Все свободное время мы проводили с Олегом и его учениками или просто вдвоем. Они улетали на два дня раньше меня, и я старалась как можно больше показать ребятам. Погода, к счастью, установилась довольно теплая, гулять было приятно, всюду чувствовалось весеннее настроение, а в центре Праги готовились к большим гуляниям по случаю Пасхи — даже деревья были украшены пасхальными лентами и фигурками цыплят и зайчиков.
Когда Олег и его ученики улетели, я немного загрустила — все-таки веселые парни не давали мне скучать. Но это быстро прошло — папа с лихвой компенсировал мне отсутствие компании. В день отлета мы с самого утра отправились-таки в его любимый ресторанчик «У Бронцу» и заказали мясное ассорти, которым папа поразил меня в день прилета. Скажу честно — приготовленное поваром ничем не отличалось от отцовского…
В Шереметьеве мы приземлились почти в восемь вечера, и, забрав с транспортера свой чемодан, я направилась к выходу. Первое, за что зацепился взгляд, был огромный букет альстромерий белого и красного оттенков — я их очень люблю, потому сразу и заметила. Но когда из-за букета выглянул Олег, моему удивлению не было предела:
— Как… как ты догадался?
— Не догадался. Ты сама говорила, что любишь их. Пришлось название украдкой в телефон забить — боялся, что не выговорю.
Он протянул мне букет и взял чемодан тем жестом, каким это обычно делают близкие люди.
— Мадемуазель, карета ждет на стоянке. Или у чехов правильнее — пани?
Я рассмеялась:
— Это не важно. Я очень рада, что ты меня встретил.

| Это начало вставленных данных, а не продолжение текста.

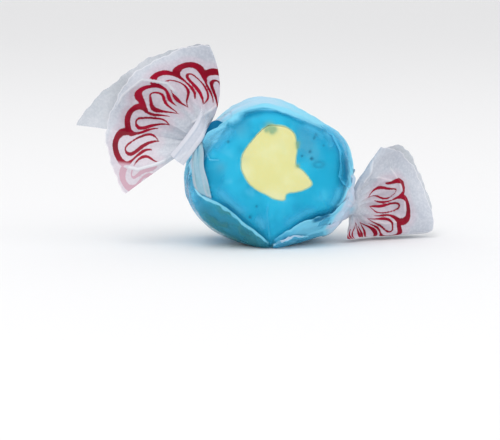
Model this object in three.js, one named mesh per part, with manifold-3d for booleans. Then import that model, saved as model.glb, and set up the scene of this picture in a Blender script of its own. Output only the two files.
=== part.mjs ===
// One piece of salt water taffy in its twisted wax paper.
// A short barrel of blue taffy with a soft yellow centre that runs through it, lying on its round side.
// The paper is one sheet, rolled round the barrel from left to right, gathered and twisted at both ends.
// Millimetres. The origin is the middle of the small flat spot that it rests on, +Z is up,
// the cut face looks along -Y, and the two twisted tails point to -X and +X.

import * as THREE from "three";
import { mergeVertices } from "three/addons/utils/BufferGeometryUtils.js";
import Module from "manifold-3d";

const wasm = await Module();
wasm.setup();

// Sizes of the wrapped body
const BODY_RISE = 11.2; // from the table up to the middle of the body
const HALF_LENGTH = 9.3; // from the middle of the body to its flat front and back
const PAPER_WALL = 0.36; // the sheet, thicker than real paper so that it is a solid
const PAPER_GAP = 0.35; // air between the sheet and the taffy
const CENTRE_GAP = 0.3; // air between the blue taffy and the yellow centre
const PAPER_SHARPNESS = 26; // how crisply the sheet creases where two facets meet
const TAFFY_SHARPNESS = 15; // the soft taffy is rounder than its paper

// The flats of the round side: direction round the barrel in degrees from +X, and distance from its middle
const SIDE_FLATS = [
  [0, 12.8],
  [24, 13.2],
  [61, 11.2],
  [90, 11.85],
  [121, 11.55],
  [141, 11.4],
  [156, 12.2],
  [181, 12.9],
  [219, 12.9],
  [252, 11.7],
  [270, 11.95],
  [288, 11.7],
  [335, 13.2],
];

// The bevels round the front face: direction, distance of the crease from the face's middle, lean in degrees
const FRONT_BEVELS = [
  [178, 11.1, 26],
  [133, 11.0, 22],
  [108, 11.0, 15],
  [68, 9.8, 18],
  [37, 11.3, 26],
  [358, 10.8, 28],
  [304, 8.5, 37],
  [236, 8.5, 37],
];

// The bevels round the back face, which is a plainer round one
const BACK_BEVELS = 8;
const BACK_CREASE = 10.3;
const BACK_CREASE_UNEVEN = 0.6;
const BACK_LEAN = 28;

// The yellow centre's outline on the front face, across and up from the middle of the barrel
const CENTRE_OUTLINE = [
  [-0.6, 8.0],
  [2.4, 7.8],
  [3.9, 6.2],
  [3.8, 2.4],
  [6.1, -0.8],
  [4.7, -1.9],
  [2.6, -2.2],
  [1.8, -3.2],
  [-1.0, -2.4],
  [-3.5, -0.9],
  [-4.8, 2.0],
  [-3.5, 5.4],
];
const CENTRE_TURN = 32; // degrees that the outline turns on its way to the back
const CENTRE_SHIFT = [0.4, -1.6]; // how far it wanders on the way, across and up
const CENTRE_STEPS = 6;
const CENTRE_SIDES = 36;

// The two necks: where the gathered paper leaves the body, measured from the body's middle
const LEFT_NECK = new THREE.Vector3(-9.9, -4.8, 5.4);
const RIGHT_NECK = new THREE.Vector3(12.2, -1.5, -4.9);
const SEAM_SIDE = new THREE.Vector3(0, 1, -0.62); // the sheet's two long edges overlap low at the back
const SEAM_OVERLAP = 0.5; // radians
const SEAM_LIFT = 0.64; // how far the sheet's last stretch stands out over its first
const SEAM_LIFT_TURN = 0.6; // radians over which it rises
const NECK_RADIUS = 1.3; // of the twist at its tightest
const NECK_RISE = 1.3; // from the body's skin out to the tightest place
const GATHER_RADIUS = 5.6; // of the cone of gathered paper on the body's skin
const GATHER_ANGLE = THREE.MathUtils.degToRad(27); // half angle of that cone, seen from the middle
const PLEATS = 9;
const PLEAT_HEIGHT = 0.75;
const PLEAT_ENDS = [0.45, 1.05]; // radians from the neck's way over which a pleat dies out
const PLEAT_STARTS = [0.05, 0.4]; // and over which it rises, beside the neck
const NECK_PULLS = [0.3, 1.3]; // radians over which the sheet's lines stop running to the neck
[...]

— Ну, я же не мог не встретить женщину, с которой нахожу трупы вместо подснежников, правда? — Он подставил мне согнутую в локте руку. — Держись, а то скользко. Вчера было тепло, а сегодня вдруг подморозило, каток вокруг.
Мы направились к парковке, и я вдруг сказала:
— Я приглашаю тебя в гости. Хочу кое с кем познакомить.
— С кем? — спросил Олег, и я почувствовала волнение в его голосе.
— С Филимоном.
— Странное имя.
— Чего это? Вполне нормальное — для хорька-то, — серьезно сказала я, поняв, что он подумал о ребенке, и долго хохотала, глядя, как Олег растерянно хлопает глазами.
Фильку мы забрали от Лены, где он жил во время моего отъезда. Подруга-ветврач соглашалась нянчить хорька охотнее, чем моя мама. Сидя в переноске, Филимон недовольно сопел и фыркал, принюхиваясь к незнакомому запаху машины и чужого человека. Дома же, обежав с инспекцией каждый угол и делая вид, что Олега не замечает, он вдруг по-хозяйски забрался в карман его брошенной на пол сумки и смешно торчал оттуда, пофыркивая.
— Это высшая степень доверия, между прочим, — сообщила я, включая чайник.
Олег вернулся в прихожую и сел на корточки рядом с сумкой. Странное дело — мой дикий Филимон, не признававший чужих и сразу убегавший в свой домик, вытянулся в струнку и пристально смотрел ему в глаза. Олег протянул руку и погладил зверька по голове. Филька выкатился из сумки и проворно забрался к нему на колени.
— Я в шоке, — сообщила я из кухни, — такого он не проделывал ни с кем, даже с мамой.
Олег пришел в кухню, держа Фильку на руках, а тот скроил такую умильную морду, что сомнений не оставалось — гость ему понравился.
За чаем я вдруг спросила:
— Скажи, ты считаешь меня глупой, потому что я вернула деньги? Ведь Антон оставил их мне.
Олег серьезно посмотрел на меня и сказал, поглаживая прикорнувшего на его коленях хорька:
— Я считаю тебя порядочной и честной. А деньги заработаем свои.
У меня радостно забилось сердце. В открытую форточку вдруг повеяло свежим мартовским ветром, тающим снегом и приближающимися теплыми днями.
А меня впереди ждала совершенно новая жизнь.